AIM OF THE EXERCISE: Using the data below, output the first line and every line after it up to and including the line containing "it stands on.", exactly as written and with nothing added.

COLLECTED MATERIAL:
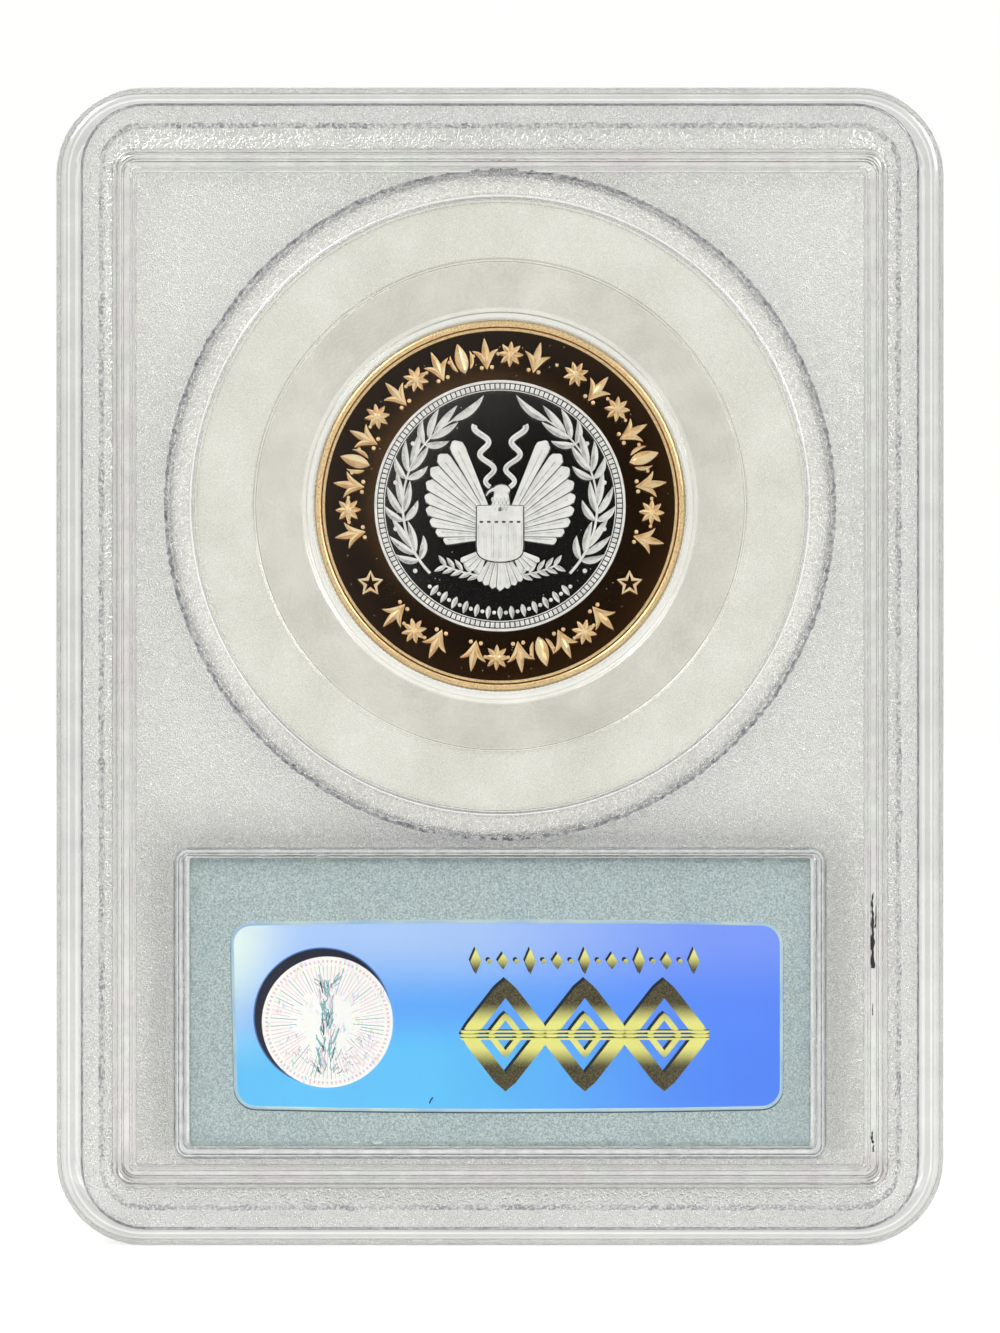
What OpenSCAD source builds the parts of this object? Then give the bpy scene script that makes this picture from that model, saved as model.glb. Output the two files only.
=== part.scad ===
// Graded coin slab: two clear shells, welded together, that seal in a two-metal coin and its label.
// The slab stands on its label end. X is its width, Y its thickness and Z its height, and its back
// face looks towards -Y. The origin is at the middle of the edge that it stands on.

/* [Case] */
// Width of the case
case_w = 64; // [62:0.5:72]
// Height of the case
case_h = 83.5; // [82:0.5:92]
// Thickness of the closed case
case_t = 8; // [7.6:0.1:10]
// Radius of the case's outer corners
corner_r = 6.3; // [5:0.1:7]
// Radius that rounds the case's outer edges
edge_r = 0.9; // [0.4:0.1:1.2]
// Width of the polished rim at the sides
rim_side = 1.9; // [1.6:0.1:2.2]
// Width of the polished rim at the ends
rim_end = 1.3; // [1.2:0.1:1.6]
// Thickness of the case's wall at the sides
wall_side = 3.3; // [2.4:0.1:3.4]
// Thickness of the case's wall at the ends
wall_end = 2.8; // [2.2:0.1:3]
// Depth of the frosted band below the rim
band_drop = 0.4; // [0.2:0.05:0.6]
// Thickness of a shell's face
plate_t = 1.55; // [1.2:0.05:1.6]

/* [Weld frame] */
// Width of the weld frame, over its outer rib
frame_w = 55.8; // [54:0.2:56]
// Height of the weld frame, over its outer rib
frame_h = 74.8; // [74:0.2:76]
// Distance from the case's bottom edge to the frame
frame_z = 4.2; // [3.8:0.1:4.4]
// Width of the frame's wall
frame_wall = 1.7; // [1.5:0.05:1.8]
// Width of each fine rib on the frame
rib_w = 0.5; // [0.3:0.05:0.6]
// Height that a fine rib stands above the frosted band
rib_rise = 0.22; // [0.1:0.02:0.3]
// Height of the weld tongue on the back shell
tongue_h = 0.5; // [0.3:0.05:0.8]

/* [Coin window] */
// Height of the coin's centre above the bottom edge
coin_z = 53.4; // [53:0.1:53.6]
// Outer radius of the round wall that holds the gasket
well_wall_r = 24; // [23.6:0.1:24.2]
// Inner radius of that wall
well_r = 22.3; // [22.2:0.05:22.6]
// Depth of the clear window below the frosted field
window_drop = 0.12; // [0.05:0.01:0.2]

/* [Coin] */
// Diameter of the coin
coin_d = 27; // [26:0.1:28]
// Thickness of the coin at its rim
coin_t = 1.9; // [1.6:0.05:2.2]
// Thickness of the coin at its mirror field
field_t = 1.44; // [1.2:0.02:1.5]
// Width of the coin's rim
coin_rim = 0.7; // [0.5:0.05:1]
// Diameter of the inner disc
core_d = 18.28; // [17:0.1:19]

/* [Gasket] */
// Outer diameter of the gasket
gasket_d = 44.2; // [43.6:0.1:44.2]
// Thickness of the gasket's outer part
gasket_t = 3.7; // [3.4:0.05:3.8]
// Radius at which the gasket steps down
step_r = 18.2; // [17.5:0.1:19]
// Thickness of the gasket's middle part
step_t = 2.9; // [2.6:0.05:3.2]
// Thickness of the gasket's lip, next to the coin
lip_t = 2.4; // [2:0.05:2.5]

/* [Label] */
// Width of the label's box, over its rib
box_w = 47; // [46.4:0.1:50]
// Height of the label's box, over its rib
box_h = 22.4; // [22.2:0.1:22.6]
// Width of the label card
label_w = 45; // [38:0.1:45]
// Height of the label card
label_h = 20.9; // [15:0.1:20.9]
// Thickness of the label card
label_t = 0.36; // [0.2:0.02:0.36]
// Height of the label's centre above the bottom edge
label_z = 17.45; // [17:0.05:17.6]
// Width of the hologram sticker
sticker_w = 39.9; // [30:0.1:42]
// Height of the hologram sticker
sticker_h = 13.7; // [10:0.1:16]
// Thickness of the hologram sticker
sticker_t = 0.1; // [0.06:0.01:0.12]

/* [Hidden] */
$fn = 96;
slack = 0.01;
half_t = case_t / 2;
band_z = half_t - band_drop;
field_drop = 0.05;
field_z = band_z - field_drop;
plate_z = field_z - plate_t;
frame_r = 1.45;
frame_mid = frame_z + frame_h / 2;
frame_in_w = frame_w - 2 * frame_wall;
frame_in_h = frame_h - 2 * frame_wall;
frame_in_r = 0.5;
tongue_w = 0.7;
tongue_inset = (frame_wall - tongue_w) / 2;
weld_gap = 0.05;
window_r = well_wall_r - 0.25;
window_bevel = 1.4;
box_rib = 0.6;
box_r = 1;
box_in_r = 0.4;
pad_gap = 0.05;
front_pad_z = label_t / 2 + pad_gap;
back_pad_z = label_t / 2 + sticker_t + pad_gap;
sticker_x = 0.55;
sticker_z = 16.45;
sticker_r = 1.4;
coin_fit = 0.05;
lip_w = 0.85;
lip_r = coin_d / 2 + lip_w;
riser = 0.1;
gasket_ease = 0.2;
label_r = 0.2;

// Rectangle with round corners, centred on the origin
module rounded_rect(w, h, r) {
    square([w - 2 * r, h], center = true);
    square([w, h - 2 * r], center = true);
    for (sx = [-1, 1], sy = [-1, 1])
        translate([sx * (w / 2 - r), sy * (h / 2 - r)]) circle(r);
}

// Flat ring between two rectangles with round corners
module rounded_ring(w, h, r, inset, wall) {
    difference() {
        rounded_rect(w - 2 * inset, h - 2 * inset, max(r - inset, 0.1));
        rounded_rect(w - 2 * (inset + wall), h - 2 * (inset + wall), max(r - inset - wall, 0.1));
    }
}

// Section through the shell's outer edge, from the corner's centre line outwards
module edge_section() {
    square([corner_r, half_t - edge_r]);
    square([corner_r - edge_r, half_t]);
    translate([corner_r - edge_r, half_t - edge_r]) intersection() {
        circle(edge_r);
        square(edge_r);
    }
}

// Half of the case as one solid block, with its outer edge rounded
module half_block() {
    side = case_h - 2 * corner_r;
    end = case_w - 2 * corner_r;
    linear_extrude(half_t) square([end, side], center = true);
    for (turn = [0, 180]) rotate(turn) {
        translate([end / 2, side / 2]) rotate([90, 0, 0]) linear_extrude(side) edge_section();
        translate([-end / 2, side / 2]) rotate([90, 0, 90]) linear_extrude(end) edge_section();
        translate([end / 2, side / 2]) rotate_extrude(angle = 90) edge_section();
        translate([-end / 2, side / 2]) rotate(90) rotate_extrude(angle = 90) edge_section();
    }
}

// What is cut from the outside of the block: the frosted band, field and the coin's window
module face_cuts() {
    translate([0, case_h / 2, band_z]) linear_extrude(half_t)
        rounded_rect(case_w - 2 * rim_side, case_h - 2 * rim_end, corner_r - rim_side);
    translate([0, frame_mid, field_z]) linear_extrude(half_t)
        rounded_rect(frame_in_w, frame_in_h, frame_in_r);
    translate([0, coin_z, field_z - window_drop])
        cylinder(h = window_drop + slack, r1 = window_r - window_bevel, r2 = window_r);
}

// What is cut from the inside of the block: the hollow edge, the field's hollow and the coin's well
module hollows() {
    translate([0, case_h / 2, -slack]) linear_extrude(plate_z + slack) difference() {
        rounded_rect(case_w - 2 * wall_side, case_h - 2 * wall_end, corner_r - wall_side);
        translate([0, frame_mid - case_h / 2]) rounded_rect(frame_w, frame_h, frame_r);
    }
    translate([0, 0, -slack]) linear_extrude(plate_z + slack) difference() {
        translate([0, frame_mid]) rounded_rect(frame_in_w, frame_in_h, frame_in_r);
        translate([0, coin_z]) circle(well_wall_r);
        translate([0, label_z]) rounded_rect(box_w, box_h, box_r);
    }
    translate([0, coin_z, -slack]) cylinder(h = plate_z + slack, r = well_r);
}

// Half of the case before its weld joint, with its label pad at the given height
module plain_shell(pad_z) {
    difference() {
        translate([0, case_h / 2]) half_block();
        face_cuts();
        hollows();
        translate([0, label_z, -slack]) linear_extrude(pad_z + slack)
            rounded_rect(box_w - 2 * box_rib, box_h - 2 * box_rib, box_in_r);
    }
    for (inset = [0, frame_wall - rib_w])
        translate([0, frame_mid, field_z - slack]) linear_extrude(field_drop + rib_rise + slack)
            rounded_ring(frame_w, frame_h, frame_r, inset, rib_w);
}

// Back half of the case, with the weld tongue
module back_shell() {
    color([0.86, 0.86, 0.85, 0.5]) rotate([90, 0, 0]) {
        plain_shell(back_pad_z);
        translate([0, frame_mid, -tongue_h]) linear_extrude(tongue_h + slack)
            rounded_ring(frame_w, frame_h, frame_r, tongue_inset, tongue_w);
    }
}

// Front half of the case, with the groove that takes the tongue
module front_shell() {
    color([0.88, 0.88, 0.87, 0.5]) mirror([0, 1, 0]) rotate([90, 0, 0]) difference() {
        plain_shell(front_pad_z);
        translate([0, frame_mid, -slack]) linear_extrude(tongue_h + weld_gap + slack)
            rounded_ring(frame_w, frame_h, frame_r, tongue_inset - weld_gap,
                tongue_w + 2 * weld_gap);
    }
}

// Turns a section about the coin's axis. In the section, x is the radius and y the thickness
module about_coin() {
    translate([0, 0, coin_z]) rotate([90, 0, 0]) rotate_extrude() children();
}

// Clear ring that holds the coin in the middle of the well
module coin_gasket() {
    bore = coin_d / 2 + coin_fit;
    rim = gasket_d / 2;
    side = [[bore, lip_t / 2], [lip_r - riser, lip_t / 2], [lip_r + riser, step_t / 2],
        [step_r - 3 * riser, step_t / 2], [step_r + 2 * riser, gasket_t / 2],
        [rim - gasket_ease, gasket_t / 2], [rim, gasket_t / 2 - gasket_ease]];
    far_side = [for (i = [len(side) - 1 : -1 : 0]) [side[i].x, -side[i].y]];
    color([0.88, 0.87, 0.82, 0.6]) about_coin() polygon(concat(side, far_side));
}

// Gold ring of the coin, with a raised rim
module coin_ring() {
    outer = coin_d / 2;
    ease = 0.12;
    side = [[core_d / 2, field_t / 2], [outer - coin_rim - ease, field_t / 2],
        [outer - coin_rim, coin_t / 2], [outer - ease, coin_t / 2], [outer, coin_t / 2 - ease]];
    far_side = [for (i = [len(side) - 1 : -1 : 0]) [side[i].x, -side[i].y]];
    color([0.83, 0.66, 0.36]) about_coin() polygon(concat(side, far_side));
}

// Platinum disc in the middle of the coin, with a raised border
module coin_core() {
    border_w = 0.57;
    border_rise = 0.12;
    border_r = core_d / 2 - 0.05;
    outer = core_d / 2;
    color([0.85, 0.86, 0.88]) about_coin() {
        translate([0, -field_t / 2]) square([outer, field_t]);
        translate([border_r - border_w, -field_t / 2 - border_rise])
            square([border_w, field_t + 2 * border_rise]);
    }
}

// Printed paper label
module label_card() {
    color([0.66, 0.74, 0.75]) translate([0, label_t / 2, label_z]) rotate([90, 0, 0])
        linear_extrude(label_t) rounded_rect(label_w, label_h, label_r);
}

// Foil sticker on the back of the label
module hologram_sticker() {
    color([0.35, 0.6, 0.95]) translate([sticker_x, -label_t / 2, sticker_z]) rotate([90, 0, 0])
        linear_extrude(sticker_t) rounded_rect(sticker_w, sticker_h, sticker_r);
}

back_shell();
front_shell();
coin_gasket();
coin_ring();
coin_core();
label_card();
hologram_sticker();
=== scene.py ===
"""Looks of the graded coin slab: its clear shells, gasket, proof coin, label and foil sticker.

Sizes are in millimetres until a mesh is made. A face is drawn in its own plane as (x, y) with a
height `out`, measured from the middle of the slab towards that face.
"""
import math
import random

import bmesh
import bpy
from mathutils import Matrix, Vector, noise
from mathutils.geometry import tessellate_polygon


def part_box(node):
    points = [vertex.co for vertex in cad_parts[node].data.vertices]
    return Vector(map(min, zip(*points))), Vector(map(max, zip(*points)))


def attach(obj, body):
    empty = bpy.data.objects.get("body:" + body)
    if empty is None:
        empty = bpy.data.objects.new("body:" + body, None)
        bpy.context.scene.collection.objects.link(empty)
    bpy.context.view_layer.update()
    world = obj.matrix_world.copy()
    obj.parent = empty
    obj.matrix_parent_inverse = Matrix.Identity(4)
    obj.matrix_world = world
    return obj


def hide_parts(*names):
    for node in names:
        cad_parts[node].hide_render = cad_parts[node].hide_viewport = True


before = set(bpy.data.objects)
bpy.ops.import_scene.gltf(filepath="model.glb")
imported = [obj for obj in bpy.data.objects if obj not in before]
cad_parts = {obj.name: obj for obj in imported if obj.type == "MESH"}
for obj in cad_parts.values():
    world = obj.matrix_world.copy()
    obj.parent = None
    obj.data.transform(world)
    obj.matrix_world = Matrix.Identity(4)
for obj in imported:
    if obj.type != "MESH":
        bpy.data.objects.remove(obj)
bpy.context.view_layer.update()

MM = 0.001
BACK, FRONT = -1, 1
CASE, CARRIER = "case", "coin_carrier"


def node_box(*nodes):
    """Lowest and highest corner of some CAD nodes, in millimetres."""
    corners = [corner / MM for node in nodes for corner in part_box(node)]
    low = Vector([min(corner[i] for corner in corners) for i in range(3)])
    high = Vector([max(corner[i] for corner in corners) for i in range(3)])
    return low, high


# ---------------------------------------------------------------- sizes taken from the frame
case_high = node_box("back_shell", "front_shell")[1]
HALF_W, CASE_H, HALF_T = case_high.x, case_high.z, case_high.y
coin_low, coin_high = node_box("coin_ring")
COIN_Z = (coin_low.z + coin_high.z) / 2
COIN_R, COIN_HALF_T = coin_high.x, coin_high.y
CORE_R = node_box("coin_core")[1].x
gasket_high = node_box("coin_gasket")[1]
GASKET_R, GASKET_HALF_T = gasket_high.x, gasket_high.y
card_low, card_high = node_box("label_card")
foil_low, foil_high = node_box("hologram_sticker")

# ---------------------------------------------------------------- sizes that the design repeats
CORNER_R, EDGE_R = 6.3, 0.9
RIM_SIDE, RIM_END = 1.9, 1.3
WALL_SIDE, WALL_END = 3.3, 2.8
BAND, FIELD, PLATE = 3.6, 3.55, 2.0
FRAME_HW, FRAME_HH, FRAME_Z, FRAME_R = 27.9, 37.4, 41.6, 1.45
FRAME_WALL, RIB_W, RIB_RISE = 1.7, 0.5, 0.22
TONGUE_W, TONGUE_H, WELD_GAP = 0.7, 0.5, 0.05
WELL_WALL_R, WELL_R = 23.85, 22.3
SEAM, ROOT_R = 0.03, 0.28
WINDOW_R, WINDOW_FLAT_R, WINDOW_DROP = 24.2, 22.35, 0.12
BOX_HW, BOX_HH, BOX_RIB = 23.5, 11.2, 0.6
BOX_Z = (card_low.z + card_high.z) / 2
DISC_X, DISC_Z, DISC_R = -12.5, 16.0, 4.75
MARK_X, MARK_Z, MARK_HH = 6.15, 15.05, 3.9
FIELD_HALF_T = 0.72
COIN_RIM = 0.7
SUNK = 0.004                                # how deep a print reaches into what it lies on

# ---------------------------------------------------------------- where painted shade and glint begin and end
FOOT_LOW, FOOT_HIGH = 5.9, 7.0              # height, of the ribs' darker foot
LABEL_SHADE_TOP = (27.0, 34.0)              # height, above the label
LABEL_SHADE_FOOT = (7.6, 6.8)               # height, below the label
BAND_FOOT_Z = 3.55                          # middle height of the band's foot
WINDOW_SHADE = (33.0, 42.0)                 # height, of the window ring's darker foot
GLINT_X = (24.7, 25.5)                      # distance from the middle, of the sparkling side strip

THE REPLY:
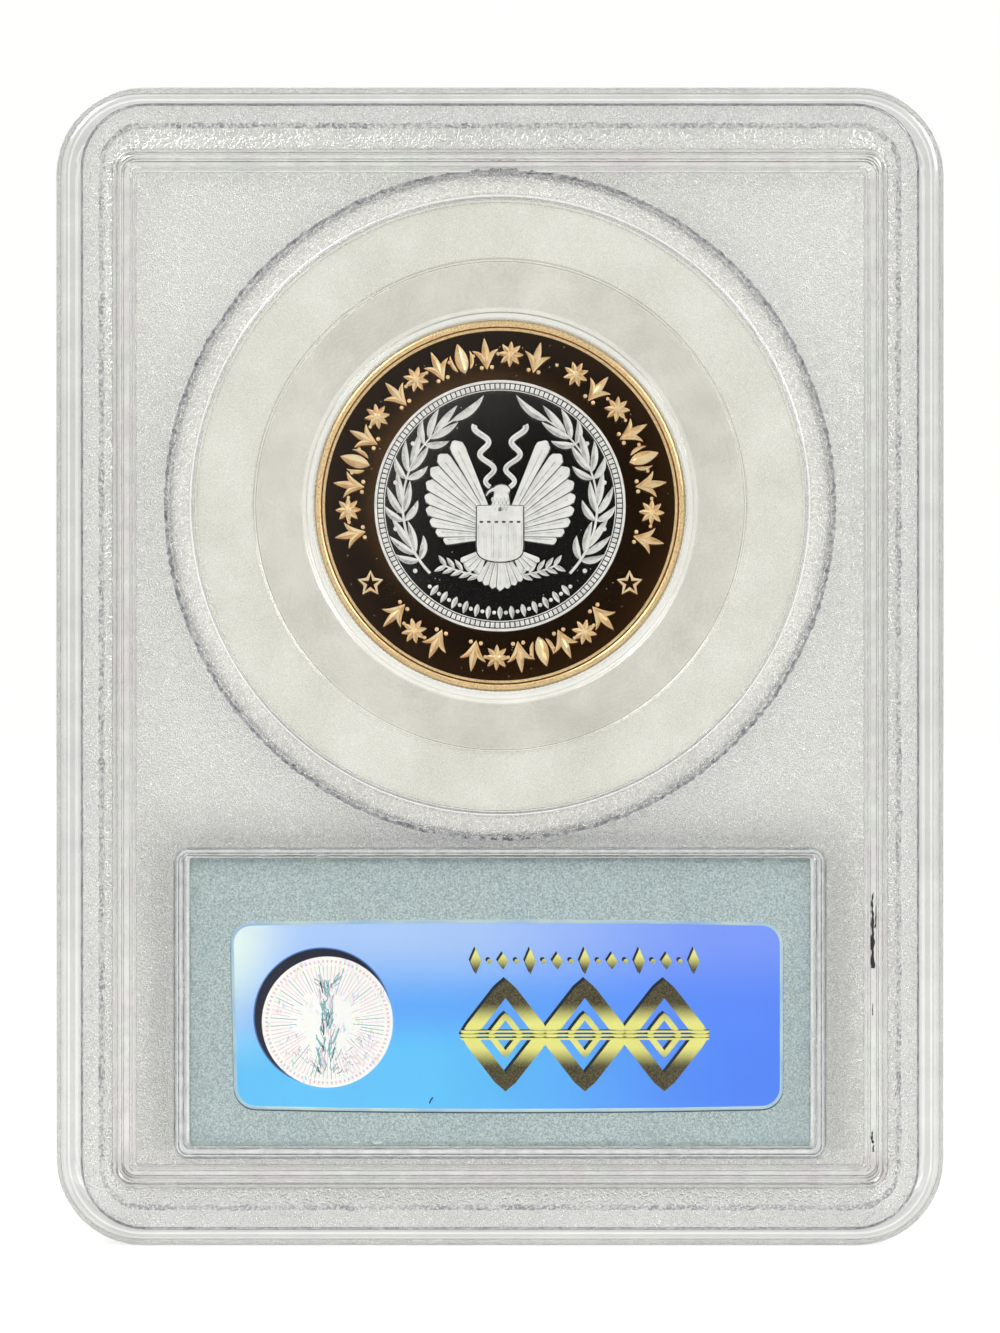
What OpenSCAD source builds the parts of this object? Then give the bpy scene script that makes this picture from that model, saved as model.glb. Output the two files only.
=== part.scad ===
// Graded coin slab: two clear shells, welded together, that seal in a two-metal coin and its label.
// The slab stands on its label end. X is its width, Y its thickness and Z its height, and its back
// face looks towards -Y. The origin is at the middle of the edge that it stands on.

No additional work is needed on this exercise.